What this means is that fiber laser requires less electricity to create the laser beam than its counterpart. This can equate to overall costs savings. However, another factor in operating costs is cutting material and thickness. When dealing with mild steels, the fiber laser has a lower operating cost, generally as low as $5-13/hour, whereas the CO2 costs $9-15/hour. However, it is cutting stainless steels and aluminum where the cost differential is minimal.

“They get closer together [in cost] because [CO2] use nitrogen in the cutting and with fiber you have to use more nitrogen pressure and volume to accomplish the same [result]…so you would spend a bit more on the nitrogen cover gases than you would on a CO2 . Both systems can be up to 25 dollars to cut aluminium or Stainless steels,” says Millette.
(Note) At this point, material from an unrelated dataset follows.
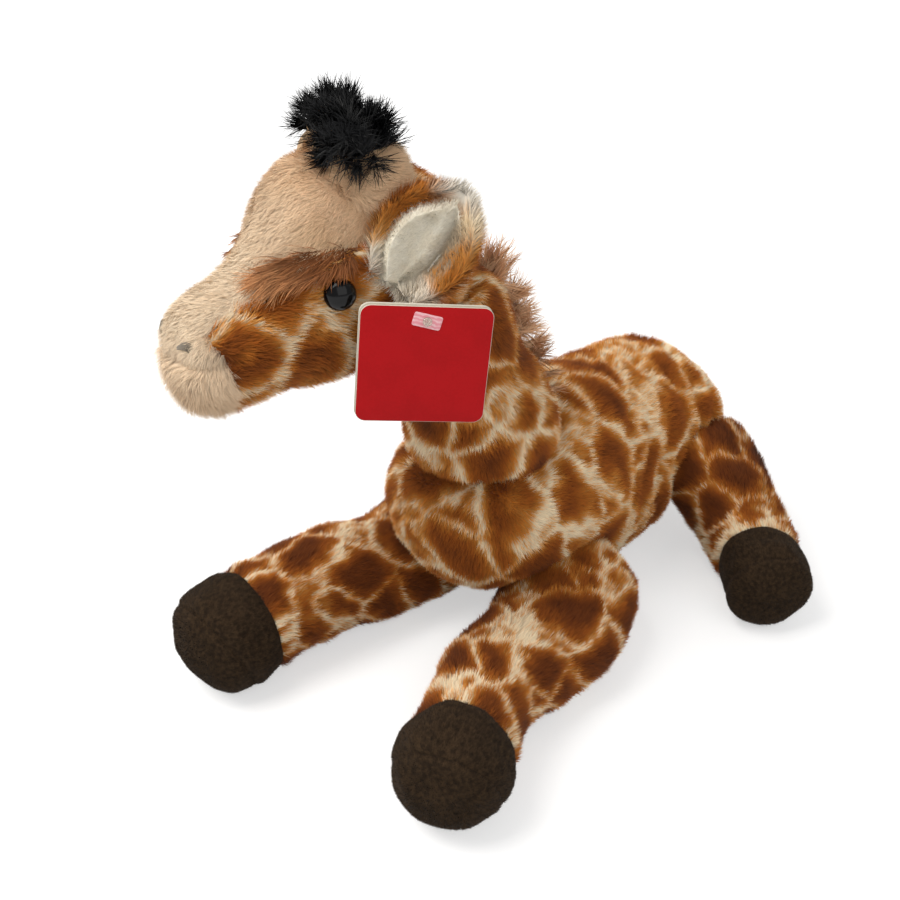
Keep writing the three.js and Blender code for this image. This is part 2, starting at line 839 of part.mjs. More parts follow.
function makeMane() {
  const back = neckDirection.clone().cross(xAxis).normalize();
  const points = [0.2, 0.5, 0.85].map((share) => {
    const point = neckPivot.clone().lerp(headPivot, share);
    return point.addScaledVector(back, neckRadius * 0.98);
  });
  const ridge = softForm({
    path: line(...points),
    rows: maneShares,
    wide: maneWidth / 2,
    high: maneHeight / 2,
    up: back,
    sides: 14,
    steps: 1,
  });
  const headAway = { low: -headSweep.high, high: -headSweep.low };
  const clearOfHead = cutThrough(ridge, headGrown, headPivot, left, headAway);
  const clear = cutThrough(clearOfHead, trunkGrown, neckPivot, xAxis, neckSweep);
  addPiece('mane', cut(clear, neckForm(gap)), manePile);
}

// Tail

function makeTail() {
  const root = place(0, rumpY * 0.975, trunkHeight * 0.7);
  const path = line(
    root,
    place(0, rumpY + tailLength * 0.18, trunkHeight * 0.66),
    place(0, rumpY + tailLength * 0.26, trunkHeight * 0.66 - tailLength * 0.4),
    place(0, rumpY + tailLength * 0.27, trunkHeight * 0.66 - tailLength * 0.75),
  );
  const rope = softForm({ path, rows: tailShares, wide: tailRadius, high: tailRadius, up: xAxis, sides: 14 });
  const end = path.getPointAt(1);
  const tuftTop = end.clone().addScaledVector(zAxis, tailRadius * 1.3);
  const tuft = softForm({
    path: line(tuftTop, tuftTop.clone().addScaledVector(zAxis, -tailTuftLength)),
    rows: tuftShares,
    wide: tailTuftRadius,
    high: tailTuftRadius,
    up: yAxis,
    sides: 16,
    steps: 1,
  });
  const ropeWide = softForm({ path, rows: tailShares, wide: tailRadius, high: tailRadius, up: xAxis, sides: 14, grow: gap });
  addPiece('tail', cutThrough(rope, trunkGrown, root, yAxis, tailSweep), fur);
  addPiece('tail_tuft', cut(cutThrough(tuft, trunkGrown, root, yAxis, tailSweep), ropeWide, floor), blackPile);
}

// Hang tag: two card leaves, a price sticker and the plastic fastener that holds them to the ear

function makeTag() {
  const normal = place(0, -1, 0).applyAxisAngle(zAxis, radians(tagTurn));
  const level = zAxis.clone().cross(normal);
  const cardUp = zAxis.clone().applyAxisAngle(normal, radians(-tagLean));
  const hole = pierced.high.clone().addScaledVector(normal, cardWidth * 0.2);
  hole.addScaledVector(zAxis, -cardHeight * 0.37).addScaledVector(level, -cardWidth * 0.09);
  const inCard = new THREE.Matrix4().makeBasis(cardUp.clone().cross(normal), cardUp, normal);
  const drop = cardHeight * 0.38;
  const card = (width, height, corner, thickness, middleUp, distance) => {
    const w = width / 2;
    const h = height / 2;
    const shape = new THREE.Shape();
    shape.moveTo(-w + corner, -h);
    shape.lineTo(w - corner, -h);
    shape.absarc(w - corner, -h + corner, corner, -Math.PI / 2, 0);
    shape.lineTo(w, h - corner);
    shape.absarc(w - corner, h - corner, corner, 0, Math.PI / 2);
    shape.lineTo(-w + corner, h);
    shape.absarc(-w + corner, h - corner, corner, Math.PI / 2, Math.PI);
    shape.lineTo(-w, -h + corner);
    shape.absarc(-w + corner, -h + corner, corner, Math.PI, Math.PI * 1.5);
    const geometry = new THREE.ExtrudeGeometry(shape, { depth: thickness, bevelEnabled: false, curveSegments: 4 });
    geometry.translate(0, middleUp, distance);
    geometry.applyMatrix4(inCard);
    geometry.translate(hole.x, hole.y, hole.z);
    return solid(geometry);
  };
  const through = (from, to, radius) => rod(
    hole.clone().addScaledVector(normal, from),
    hole.clone().addScaledVector(normal, to),
    radius,
  );
  const stack = cardThickness * 2 + gap;
  const bore = through(-cardThickness * 2, stack + cardThickness * 2, holeRadius);
  const stickerFace = stack + stickerThickness;
  addPiece('tag_back', cut(card(cardWidth, cardHeight, cardCorner, cardThickness, -drop, 0), bore), paleCard);
  const front = card(cardWidth, cardHeight, cardCorner, cardThickness, -drop, cardThickness + gap);
  addPiece('tag_front', cut(front, bore), redCard);
  const sticker = card(stickerWidth, stickerHeight, stickerHeight * 0.12, stickerThickness, 0, stack + gap * 0.1);
  addPiece('tag_sticker', cut(sticker, bore), pinkPaper);

  const headFrom = stickerFace + gap;
  const leaving = pierced.low.clone().sub(pierced.high).normalize();
  const toggleAt = pierced.high.clone().addScaledVector(leaving, -(strandRadius + gap * 2));
  const bend = hole.clone().addScaledVector(normal, -cardWidth * 0.2);
  bend.addScaledVector(zAxis, cardHeight * 0.06).addScaledVector(level, cardWidth * 0.1);
  const strandPath = new THREE.CatmullRomCurve3([
    toggleAt,
    pierced.low.clone().addScaledVector(leaving, strandRadius * 0.5),
    pierced.low.clone().addScaledVector(leaving, strandRadius * 3),
    bend,
    hole.clone().addScaledVector(normal, -strandRadius * 2),
    hole.clone().addScaledVector(normal, headFrom + paddleThickness / 2),
  ], false, 'centripetal');
  const ring = new THREE.Shape();
  ring.absarc(0, 0, strandRadius, 0, Math.PI * 2);
  const strand = solid(new THREE.ExtrudeGeometry(ring, {
    steps: 20,
    curveSegments: 4,
    bevelEnabled: false,
    extrudePath: strandPath,
  }));
  const half = ears[0].out.clone().multiplyScalar(toggleLength / 2);
  const toggle = rod(toggleAt.clone().sub(half), toggleAt.clone().add(half), strandRadius);
  const paddle = through(headFrom, headFrom + paddleThickness, paddleRadius);
  addPiece('tag_fastener', strand.add(toggle).add(paddle), clearPlastic);
}

makeTrunk();
makeNeck();
makeHead();
makeEyes();
makeBrows();
makeNostrils();
makeHorns();
makeEars();
makeMane();
makeLegs();
makeTail();
makeTag();

export default part;
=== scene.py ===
import math
from contextlib import contextmanager

import bmesh
import bpy
import numpy as np
from mathutils import Matrix, Vector, noise
from mathutils.bvhtree import BVHTree


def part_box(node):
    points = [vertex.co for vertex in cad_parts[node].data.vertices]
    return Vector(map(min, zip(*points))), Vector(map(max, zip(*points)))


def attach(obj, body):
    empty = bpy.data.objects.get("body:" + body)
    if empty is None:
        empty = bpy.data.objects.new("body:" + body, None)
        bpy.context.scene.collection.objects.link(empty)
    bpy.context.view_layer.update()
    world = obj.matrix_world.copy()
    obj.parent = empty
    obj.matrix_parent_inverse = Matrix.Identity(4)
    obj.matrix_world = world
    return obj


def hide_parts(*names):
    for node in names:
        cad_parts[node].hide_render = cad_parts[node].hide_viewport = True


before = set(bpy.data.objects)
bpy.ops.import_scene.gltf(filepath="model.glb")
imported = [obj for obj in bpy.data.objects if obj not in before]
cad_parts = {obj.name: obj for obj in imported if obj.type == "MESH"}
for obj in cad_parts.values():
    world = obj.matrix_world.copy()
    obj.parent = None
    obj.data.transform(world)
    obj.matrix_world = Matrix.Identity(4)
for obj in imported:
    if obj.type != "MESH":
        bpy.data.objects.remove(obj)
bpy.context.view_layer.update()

mm = 0.001  # shapes are worked out in millimetres and written in metres
xAxis, yAxis, zAxis = np.eye(3)
sides = (("left", 1), ("right", -1))


def unit(v):
    return v / max(np.linalg.norm(v), 1e-12)


def units(rows):
    return rows / np.maximum(np.linalg.norm(rows, axis=-1, keepdims=True), 1e-12)


def turned(v, axis, degrees):
    return np.array(Matrix.Rotation(math.radians(degrees), 3, Vector(axis)) @ Vector(v))


def ease(low, high, values):
    t = np.clip((values - low) / (high - low), 0, 1)
    return t * t * (3 - 2 * t)


def bell(gap, width):
    return np.exp(-(gap / width) ** 2)


def roundAngles(around):
    return np.arange(around) / around * 2 * math.pi


# Curves and swelling forms

def smoothPath(points, samples=120):
    points = np.array(points, float)
    if len(points) == 2:
        return points[0] + np.linspace(0, 1, samples)[:, None] * (points[1] - points[0])
    ends = np.vstack([2 * points[0] - points[1], points, 2 * points[-1] - points[-2]])
    stretches = []
    for i in range(len(points) - 1):
        a, b, c, d = ends[i:i + 4]
        da, db, dc = (max(np.linalg.norm(q - p) ** 0.5, 1e-4) for p, q in ((a, b), (b, c), (c, d)))
        leave = ((b - a) / da - (c - a) / (da + db) + (c - b) / db) * db
        arrive = ((c - b) / db - (d - b) / (db + dc) + (d - c) / dc) * db
        t = np.linspace(0, 1, samples, endpoint=i == len(points) - 2)[:, None]
        stretches.append((2 * b - 2 * c + leave + arrive) * t ** 3
                         + (3 * c - 3 * b - 2 * leave - arrive) * t ** 2 + leave * t + b)
    return np.vstack(stretches)


def alongPath(dense, shares):
    steps = np.linalg.norm(np.diff(dense, axis=0), axis=1)
    lengths = np.concatenate([[0], np.cumsum(steps)])
    want = np.clip(shares, 0, 1) * lengths[-1]
    slopes = np.gradient(dense, lengths, axis=0)
    at, tangent = (np.stack([np.interp(want, lengths, rows[:, k]) for k in range(3)], axis=1)
                   for rows in (dense, slopes))
    return at, units(tangent), lengths[-1]


def smoothRows(rows, steps):
    rows = np.array([list(row) + [row[1]] * (3 - len(row)) + [0] * (len(row) < 4) for row in rows], float)

    def beyond(end, following):
        if end[1] > 0:
            return 2 * end - following
        return following * np.array([1, -1, -1, 1])

    full = np.vstack([beyond(rows[0], rows[1]), rows, beyond(rows[-1], rows[-2])])
    out = []
    for i in range(1, len(full) - 2):
        a, b, c, d = full[i - 1:i + 3]
        for t in np.arange(steps) / steps:
            out.append(0.5 * (2 * b + (c - a) * t + (2 * a - 5 * b + 4 * c - d) * t ** 2
                              + (3 * b - a - 3 * c + d) * t ** 3))
    return np.vstack([*out, rows[-1]])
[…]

Overall, the decision to purchase or use one system over the other is predicated on a shop’s general applications. There is no fast and hard rule for choosing one over the other. The fiber laser system, the more modern of the two, offers many cost-effective solutions. However, “For a smaller job shop it is very difficult to make up a hundred grand in operating costs to the initial purchase price of the machine where you are only running the machine maybe 30 to 40 hours a week,” explains Millette.

The strength of the CO2 machine comes in its usefulness. “CO2 remains the most flexible laser cutting technology,” said Colle. Being able to cut various materials and thicknesses gives this machine an advantage. However, having both fiber and CO2 lasers in the shop is a sure fire way to maximize the features of both machines.